Y es aquí donde quería llegar a parar. La impunidad, a menudo a partir de una filosofía paralizante que justifica el mal o no hace nada para neutralizarlo, hace caer la legitimidad de las instituciones. La crisis de la escuela, como la crisis de las familias, o una evidente quiebra de la convivencia en el espacio público, está propiciando un caos. Si el crimen no tiene castigo, si la virtud no tiene incentivo, cada vez más gente se ve más legitimada para transgredir, para destruir los fundamentos de la convivencia que son los que realmente sirven para proteger a unos individuos extraviados en el caos de un neoliberalismo darwinista y despiadado.
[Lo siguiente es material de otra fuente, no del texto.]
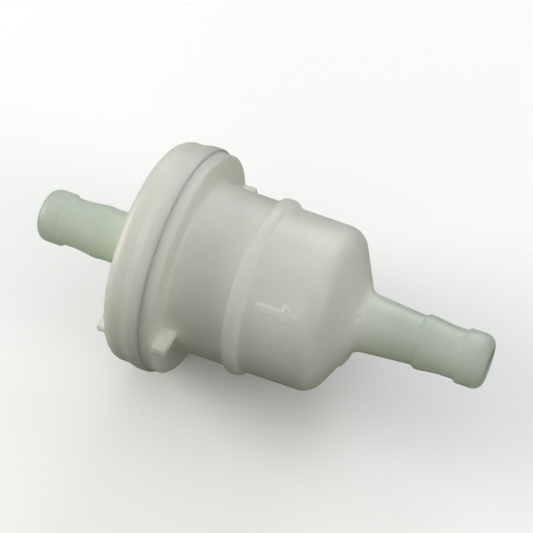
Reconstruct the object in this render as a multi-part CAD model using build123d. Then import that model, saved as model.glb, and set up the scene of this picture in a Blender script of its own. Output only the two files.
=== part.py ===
from build123d import *
import os
from math import cos, pi, radians, sin, tan

# In-line fuel filter for a small engine: a moulded nylon housing of two shells that are
# spin-welded at a flange, with a pleated paper cartridge inside.
# Frame: +X is the flow axis, from the inlet nozzle to the outlet nozzle, and +Z is up.
# The origin is on the flow axis, at the middle of the overall length. Sizes are in millimetres.
# Outlines are lists of (x, radius, corner rounding), turned about the X axis.

# ---- driving dimensions ----
OVERALL_LENGTH = 81.2
BORE_R = 2.6                # fuel passage through both nozzles
WALL = 1.6                  # wall of the moulded shells

# hose nozzles, the same at both ends; places along them are measured from the tip
TUBE_R = 4.26               # between the barbs
CREST_R = 4.7               # top of each barb
TIP_ROUND = 1.85            # rounding of the nozzle's tip
TIP_BARB_END = 4.4          # end of the level top of the barb at the tip
TIP_BARB_FOOT = 4.95        # foot of that barb's steep back
ROOT_BARB_RISE = 7.4        # where the ramp of the second barb starts
ROOT_BARB_LAND = (10.8, 11.5)
ROOT_BARB_FOOT = 12.2

# cover: the shell with the inlet nozzle
COVER_FACE_X = -20.25       # outer face of the cover
COVER_RIM_R = 19.6
COVER_EDGE_ROUND = 2.05
LIP_R = 20.0                # raised lip next to the weld
LIP_START_X = -15.1
LIP_RAMP = 1.6              # length of the gentle rise to the lip
INLET_ROOT_R = 4.6          # nozzle where it meets the cover
COVER_ROOM_R = 16.2         # inside of the cover
COVER_ROOM_X = -18.3

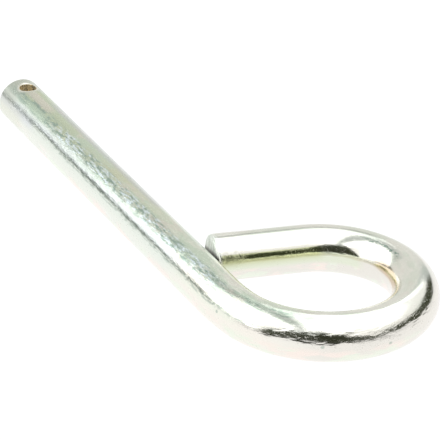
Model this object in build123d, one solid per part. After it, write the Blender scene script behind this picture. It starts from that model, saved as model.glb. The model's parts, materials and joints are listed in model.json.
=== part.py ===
from build123d import *

import os

# A hitch pin, bent cold from one round steel rod. The tip of the straight shank goes through the
# hitch, and a spring clip through the cross hole near the tip keeps it there. The other end of the
# rod is curled round into a finger loop that closes against the side of the shank.
#
# The pin lies flat with the plane of its loop level. The shank runs along +X from its tip to the
# loop, and the loop curls to the left, towards +Y. Lengths are in millimetres, angles in degrees.

# Rod
ROD_D = 12.0

# Shank, straight from the tip to the first bend
SHANK_L = 120.0
TIP_CHAMFER = 0.8

# Cross hole, drilled square to the plane of the loop and countersunk on both sides
HOLE_D = 4.6
HOLE_FROM_TIP = 5.9
SINK_WIDTH = 0.3

# Loop, as three bends that follow on from each other. Each is bent round a former, so its radius
# is that of the inside of the rod. The lead-in bend is slight, the curl makes the front of the
# loop, and the closing bend, a little tighter, brings the rod back to the shank.
LEAD_IN_R = 60.0
LEAD_IN_ANGLE = 8.5
CURL_R = 17.75
CLOSING_R = 14.75
CLOSING_ANGLE = 83.0

# Tail, straight and cut square, with its edge broken. It comes back to the shank TAIL_LEAN short
# of a right angle, and its end stops TAIL_GAP off the shank's side.
TAIL_LEAN = 8.5
TAIL_GAP = 0.55
TAIL_CHAMFER = 0.5

# How far a cutting tool runs past the surface it cuts
OVERCUT = 1.0

ROD_R = ROD_D / 2
HOLE_R = HOLE_D / 2
CURL_ANGLE = 270.0 - TAIL_LEAN - LEAD_IN_ANGLE - CLOSING_ANGLE


def bend(rod_so_far, inside_r, angle):
    """An arc of the rod's centre line that carries on from the line or arc before it."""
    return JernArc(rod_so_far @ 1, rod_so_far % 1, inside_r + ROD_R, angle)


def tail(closing_bend):
    """The last straight stretch, whose end comes within TAIL_GAP of the shank's side."""
    start = closing_bend @ 1
    heading = closing_bend % 1
    end_face_r = ROD_R - TAIL_CHAMFER
    nearest_corner = start.Y - end_face_r * abs(heading.X)
    length = (nearest_corner - ROD_R - TAIL_GAP) / abs(heading.Y)
    return Line(start, start + heading * length)


def centre_line():
    """The whole centre line of the rod, from the tip of the shank to the cut end of the tail."""
    shank = Line((0, 0), (SHANK_L, 0))
    lead_in = bend(shank, LEAD_IN_R, LEAD_IN_ANGLE)
    curl = bend(lead_in, CURL_R, CURL_ANGLE)
    closing = bend(curl, CLOSING_R, CLOSING_ANGLE)
    return Wire([shank, lead_in, curl, closing, tail(closing)])


def end_faces(rod):
    """The flat ends of the rod, the tip's first and the tail's last."""
    return rod.faces().filter_by(GeomType.PLANE).sort_by(Axis.X)


def bent_rod():
    """The rod along its centre line, with the edges of its two ends broken."""
    line = centre_line()
    section = Plane(line @ 0, z_dir=line % 0) * Circle(ROD_R)
    rod = sweep(section, line)
    rod = chamfer(end_faces(rod)[0].edges(), TIP_CHAMFER)
    return chamfer(end_faces(rod)[-1].edges(), TAIL_CHAMFER)


def cross_hole():
    """The drill and its two 90 degree countersinks, as one shape to cut with."""
    drill = Cylinder(HOLE_R, ROD_D + 2 * OVERCUT)
    depth = SINK_WIDTH + OVERCUT
    countersink = Pos(Z=ROD_R - SINK_WIDTH) * Cone(
        HOLE_R, HOLE_R + depth, depth, align=(Align.CENTER, Align.CENTER, Align.MIN)
    )
    cutter = drill + countersink + mirror(countersink, Plane.XY)
    return Pos(X=HOLE_FROM_TIP) * cutter


def hitch_pin():
    """The finished pin, lying on Z = 0 with the middle of its box over the origin."""
    pin = bent_rod() - cross_hole()
    box = pin.bounding_box()
    return Pos(-box.center().X, -box.center().Y, -box.min.Z) * pin


os.makedirs("parts", exist_ok=True)
export_step(hitch_pin(), "parts/hitch_pin.step")
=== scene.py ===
"""The looks of a zinc-plated hitch pin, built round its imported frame.

The pin is one round steel rod, bent cold. A straight shank runs from the chamfered tip, past the
cross hole for a spring clip, to a finger loop whose cut tail closes against the side of the shank.
The bright zinc over it carries a thin film that shimmers from green through straw to pink.

Lengths are in metres and angles in degrees, unless a description says otherwise.
"""

from __future__ import annotations

import json
import logging
import math
from dataclasses import dataclass
from enum import Enum
from typing import Any

import bmesh
import bpy
import numpy as np
from mathutils import Matrix, Quaternion, Vector


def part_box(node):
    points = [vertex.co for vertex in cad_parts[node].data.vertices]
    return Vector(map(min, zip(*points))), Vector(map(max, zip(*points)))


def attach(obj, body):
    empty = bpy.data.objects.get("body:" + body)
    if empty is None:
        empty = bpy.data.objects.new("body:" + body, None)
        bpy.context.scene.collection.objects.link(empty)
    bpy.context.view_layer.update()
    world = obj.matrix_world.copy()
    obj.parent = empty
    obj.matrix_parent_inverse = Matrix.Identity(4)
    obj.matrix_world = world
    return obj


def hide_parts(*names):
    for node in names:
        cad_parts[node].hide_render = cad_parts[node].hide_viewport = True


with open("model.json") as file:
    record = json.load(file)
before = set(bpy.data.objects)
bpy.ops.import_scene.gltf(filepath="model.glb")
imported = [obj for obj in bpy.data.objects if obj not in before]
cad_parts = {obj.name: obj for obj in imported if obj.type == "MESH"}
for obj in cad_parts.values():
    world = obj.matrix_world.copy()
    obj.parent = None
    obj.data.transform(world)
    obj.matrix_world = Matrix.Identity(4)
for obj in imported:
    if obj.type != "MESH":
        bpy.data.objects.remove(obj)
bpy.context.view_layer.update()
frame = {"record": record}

log = logging.getLogger("hitch_pin")

Socket = bpy.types.NodeSocket
Colour = tuple[float, float, float, float]
Triple = tuple[float, float, float]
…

La angustia creciente entre niños, adolescentes y jóvenes tiene más que ver con la decadencia de unas instituciones incapaces de defenderse de ella ante la barbarie. No tengo ni idea qué pasará con los chicos del vídeo de Santander. Cinco días de expulsión son una burla, y un clavo en el ataúd de una escuela que está perdiendo toda funcionalidad práctica. Occidente se hunde porque nuestras instituciones son incapaces de defendernos del mal.